PROBLEM TO SOLVE
Every line below is to be quoted exactly, with nothing added or dropped.

GIVEN MATERIAL
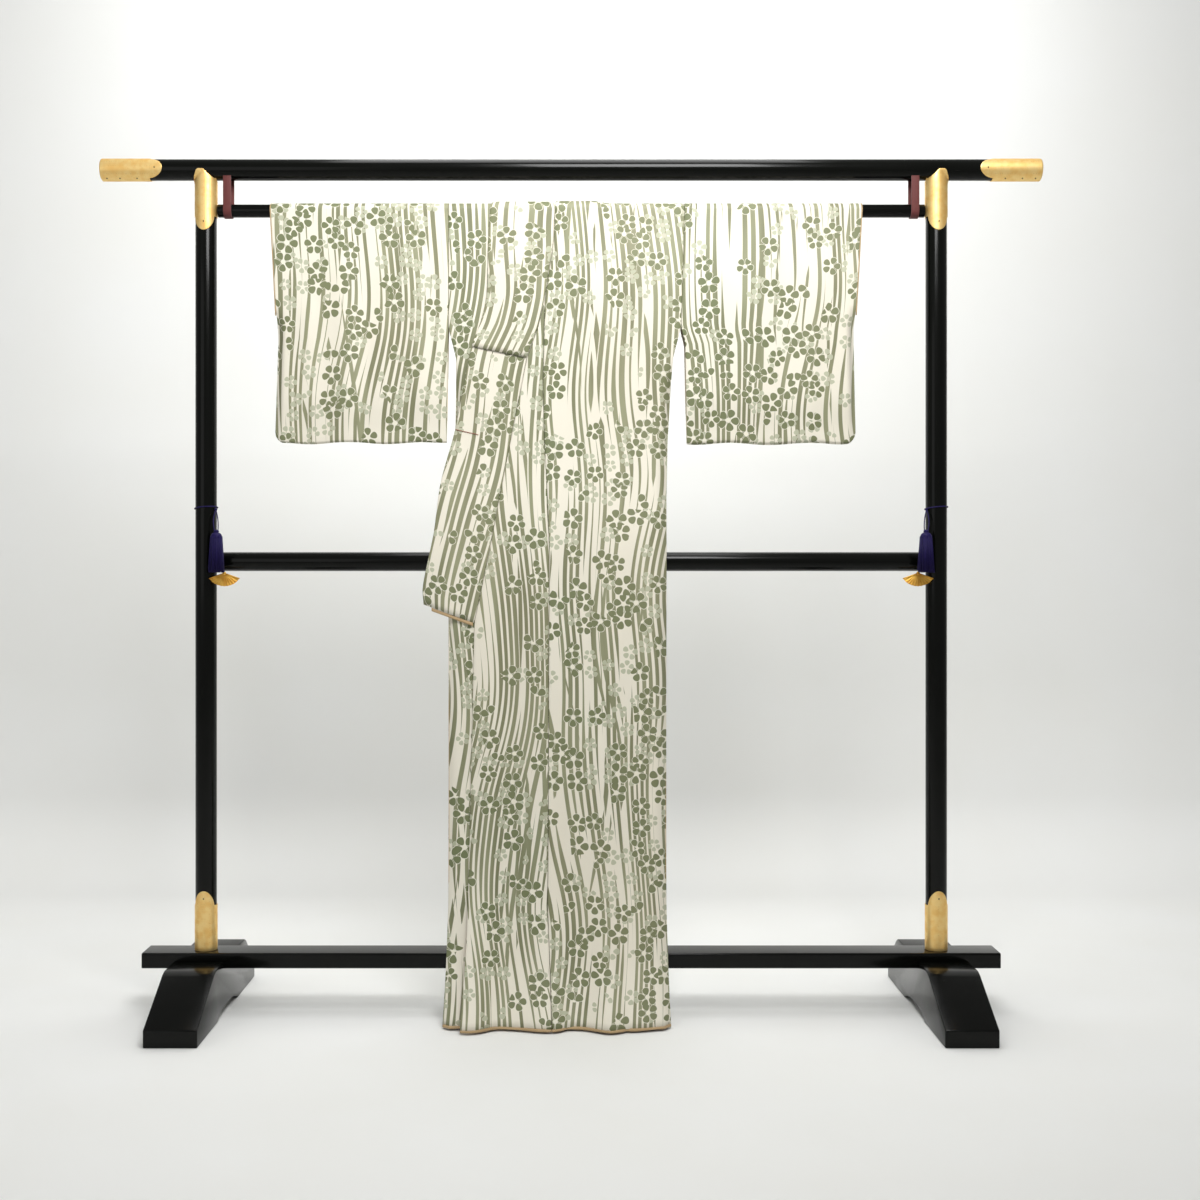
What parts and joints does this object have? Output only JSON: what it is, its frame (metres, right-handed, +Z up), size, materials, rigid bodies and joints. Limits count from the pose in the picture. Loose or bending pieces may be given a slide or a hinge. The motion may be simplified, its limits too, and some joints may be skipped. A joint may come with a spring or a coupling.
{
  "type": "komon kimono on a kimono rack",
  "caption": "Lined kimono with an all-over stripe and flower print, hung by its sleeves on the rod of a black lacquered kimono rack with gilt fittings.",
  "frame": {"origin": "centre of the rack on the floor", "axes": "+X towards the wearer's left (the viewer's right), +Y from the front to the back, +Z up"},
  "size_m": [1.876, 0.5, 1.7014],
  "materials": {
    "silk": "matte silk, printed with sage stripes and flowers on ivory",
    "lining": "matte ochre silk lining",
    "lacquer": "black gloss lacquer",
    "gilt": "gilt, lightly chased",
    "strap": "matte red-brown strap",
    "cord": "purple silk cord"
  },
  "bodies": {
    "root": {"body_right": "silk", "body_left": "silk", "okumi_right": "silk", "okumi_left": "silk", "collar": "silk", "over_collar": "silk", "collar_right": "silk", "sleeve_left": "silk", "sleeve_right": "silk", "lining_collar_end": "lining", "lining_cuff_left": "lining", "lining_cuff_right": "lining", "lining_hem_front_left": "lining", "lining_hem_okumi_left": "lining", "lining_hem_front_right": "lining", "lining_hem_okumi_right": "lining", "lining_hem_back_left": "lining", "lining_hem_back_right": "lining", "top_beam": "lacquer", "hanging_rod": "lacquer", "mid_rail": "lacquer", "low_rail": "lacquer", "post_left": "lacquer", "post_right": "lacquer", "foot_left": "lacquer", "foot_right": "lacquer", "beam_cap_left": "gilt", "beam_cap_right": "gilt", "fitting_high_left": "gilt", "fitting_high_right": "gilt", "fitting_low_left": "gilt", "fitting_low_right": "gilt", "fan_left": "gilt", "fan_right": "gilt", "loop_left": "strap", "loop_right": "strap", "tassel_left": "cord", "tassel_right": "cord", "tassel_cord_left": "cord", "tassel_cord_right": "cord"}
  },
  "joints": []
}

ANSWER BELOW
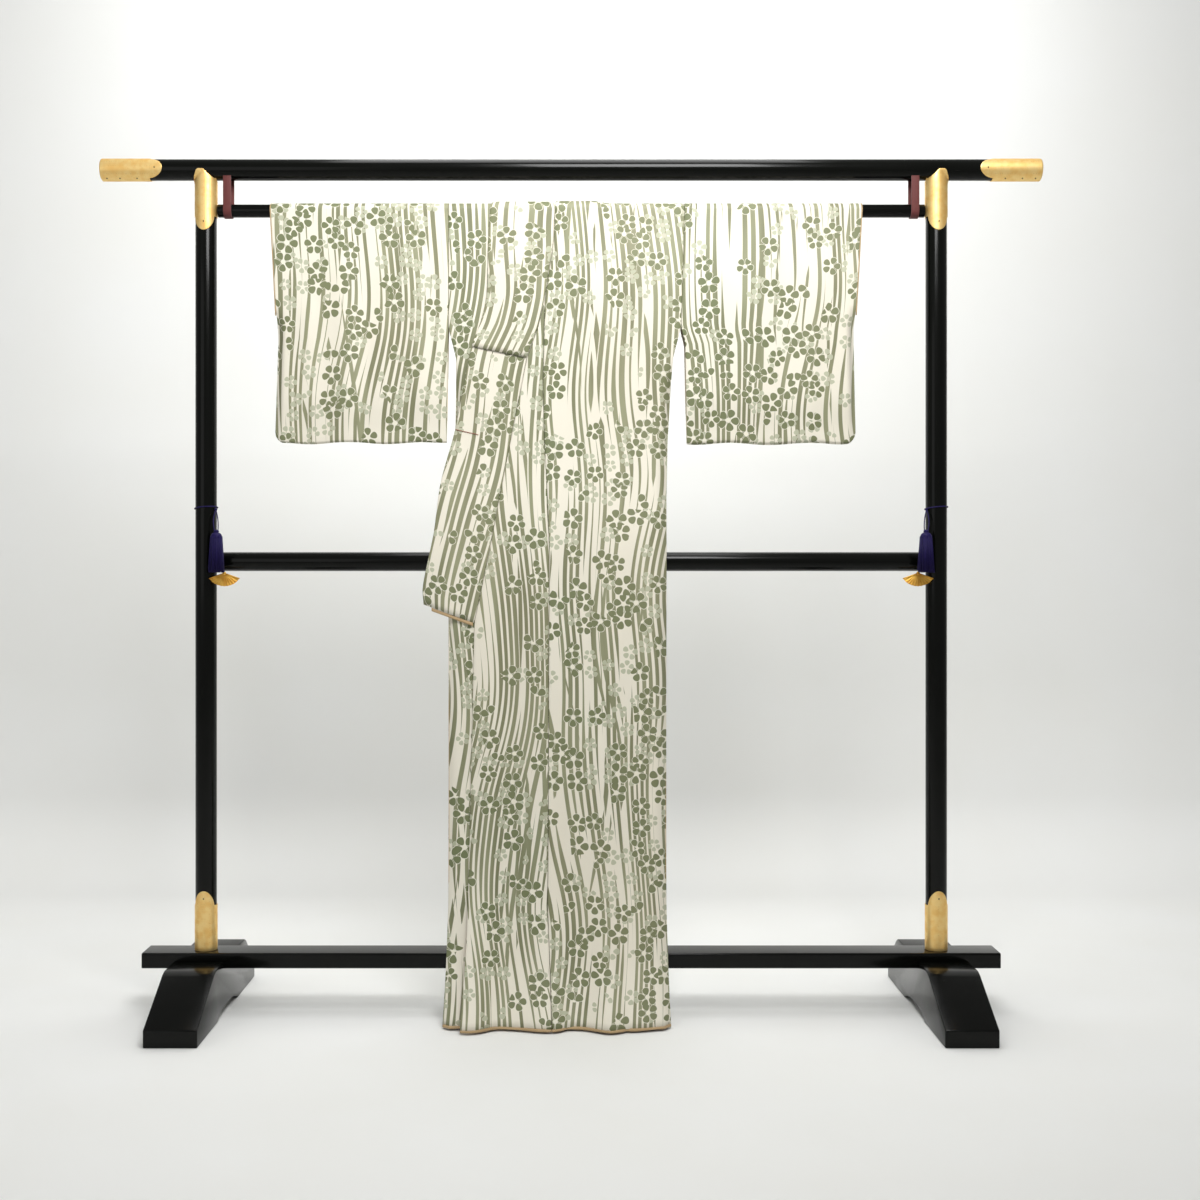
What parts and joints does this object have? Output only JSON: what it is, its frame (metres, right-handed, +Z up), size, materials, rigid bodies and joints. Limits count from the pose in the picture. Loose or bending pieces may be given a slide or a hinge. The motion may be simplified, its limits too, and some joints may be skipped. A joint may come with a spring or a coupling.
{
  "type": "komon kimono on a kimono rack",
  "caption": "Lined kimono with an all-over stripe and flower print, hung by its sleeves on the rod of a black lacquered kimono rack with gilt fittings.",
  "frame": {"origin": "centre of the rack on the floor", "axes": "+X towards the wearer's left (the viewer's right), +Y from the front to the back, +Z up"},
  "size_m": [1.876, 0.5, 1.7014],
  "materials": {
    "silk": "matte silk, printed with sage stripes and flowers on ivory",
    "lining": "matte ochre silk lining",
    "lacquer": "black gloss lacquer",
    "gilt": "gilt, lightly chased",
    "strap": "matte red-brown strap",
    "cord": "purple silk cord"
  },
  "bodies": {
    "root": {"body_right": "silk", "body_left": "silk", "okumi_right": "silk", "okumi_left": "silk", "collar": "silk", "over_collar": "silk", "collar_right": "silk", "sleeve_left": "silk", "sleeve_right": "silk", "lining_collar_end": "lining", "lining_cuff_left": "lining", "lining_cuff_right": "lining", "lining_hem_front_left": "lining", "lining_hem_okumi_left": "lining", "lining_hem_front_right": "lining", "lining_hem_okumi_right": "lining", "lining_hem_back_left": "lining", "lining_hem_back_right": "lining", "top_beam": "lacquer", "hanging_rod": "lacquer", "mid_rail": "lacquer", "low_rail": "lacquer", "post_left": "lacquer", "post_right": "lacquer", "foot_left": "lacquer", "foot_right": "lacquer", "beam_cap_left": "gilt", "beam_cap_right": "gilt", "fitting_high_left": "gilt", "fitting_high_right": "gilt", "fitting_low_left": "gilt", "fitting_low_right": "gilt", "fan_left": "gilt", "fan_right": "gilt", "loop_left": "strap", "loop_right": "strap", "tassel_left": "cord", "tassel_right": "cord", "tassel_cord_left": "cord", "tassel_cord_right": "cord"}
  },
  "joints": []
}